[Entries with parts and joints]
------------------------------------------------

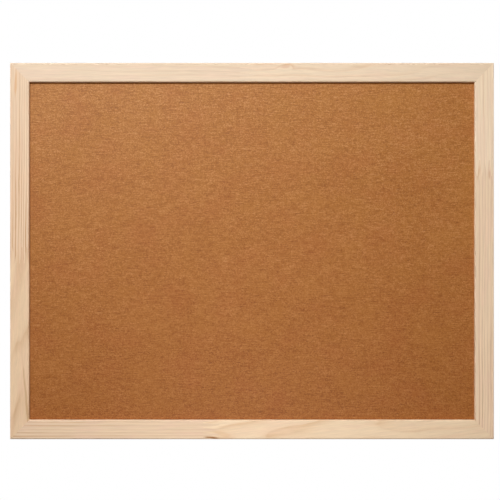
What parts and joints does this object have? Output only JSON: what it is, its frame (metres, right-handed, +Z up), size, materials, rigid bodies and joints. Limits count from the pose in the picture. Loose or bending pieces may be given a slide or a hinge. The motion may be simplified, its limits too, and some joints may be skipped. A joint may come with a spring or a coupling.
{
  "type": "cork bulletin board",
  "caption": "Wall-hung cork bulletin board: fine-grain cork panel recessed in a mitred, finger-jointed pine frame, with swinging D-ring hangers and wall bumpers at the back.",
  "frame": {"origin": "centre of the overall box of the board, hangers and bumpers included", "axes": "+X to the right along the width as seen from the front, +Y from the cork face towards the wall, +Z up"},
  "size_m": [0.45, 0.019, 0.35],
  "materials": {
    "pine": "matt clear lacquer",
    "cork": "sanded fine-grain cork",
    "softboard": "raw fibre",
    "hardboard": "screen-backed hardboard",
    "zinc_plate": "bright zinc plate",
    "bumper_rubber": "matt"
  },
  "bodies": {
    "board": {"top_rail_left_blank": "pine", "top_rail_right_blank": "pine", "bottom_rail_left_blank": "pine", "bottom_rail_right_blank": "pine", "left_stile_upper_blank": "pine", "left_stile_lower_blank": "pine", "right_stile_upper_blank": "pine", "right_stile_lower_blank": "pine", "cork_sheet": "cork", "softboard_core": "softboard", "hardboard_back": "hardboard", "v_nails_top_left": "zinc_plate", "v_nails_top_right": "zinc_plate", "v_nails_bottom_left": "zinc_plate", "v_nails_bottom_right": "zinc_plate", "left_hanger_strap": "zinc_plate", "left_hanger_screw": "zinc_plate", "right_hanger_strap": "zinc_plate", "right_hanger_screw": "zinc_plate", "left_wall_bumper": "bumper_rubber", "right_wall_bumper": "bumper_rubber"},
    "left_ring": {"left_d_ring": "zinc_plate"},
    "right_ring": {"right_d_ring": "zinc_plate"}
  },
  "joints": [
    {"name": "left_ring_swing", "type": "hinge", "parent": "board", "child": "left_ring", "pos_m": [-0.216, 0.0074, 0.11], "axis": [1, 0, 0], "range_deg": [0, 175]},
    {"name": "right_ring_swing", "type": "hinge", "parent": "board", "child": "right_ring", "pos_m": [0.216, 0.0074, 0.11], "axis": [1, 0, 0], "range_deg": [0, 175]}
  ]
}
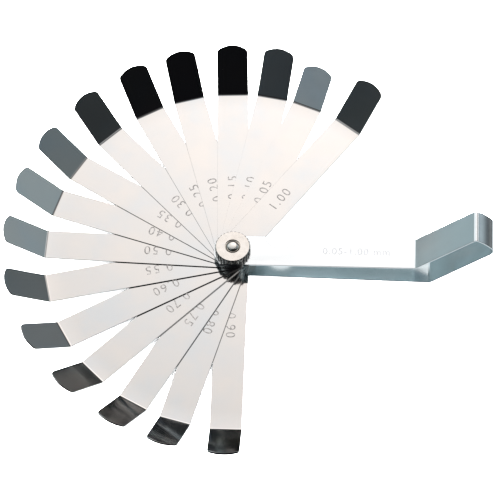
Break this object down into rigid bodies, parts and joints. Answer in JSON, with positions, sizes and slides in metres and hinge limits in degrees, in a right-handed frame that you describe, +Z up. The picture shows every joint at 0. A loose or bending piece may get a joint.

------------------------------------------------

Requirement>
Report each line in the data that holds the word "bodies".

Response to this exercise>
What parts and joints does this object have? Output only JSON: what it is, its frame (metres, right-handed, +Z up), size, materials, rigid bodies and joints. Limits count from the pose in the picture. Loose or bending pieces may be given a slide or a hinge. The motion may be simplified, its limits too, and some joints may be skipped. A joint may come with a spring or a coupling.
  "bodies": {
Break this object down into rigid bodies, parts and joints. Answer in JSON, with positions, sizes and slides in metres and hinge limits in degrees, in a right-handed frame that you describe, +Z up. The picture shows every joint at 0. A loose or bending piece may get a joint.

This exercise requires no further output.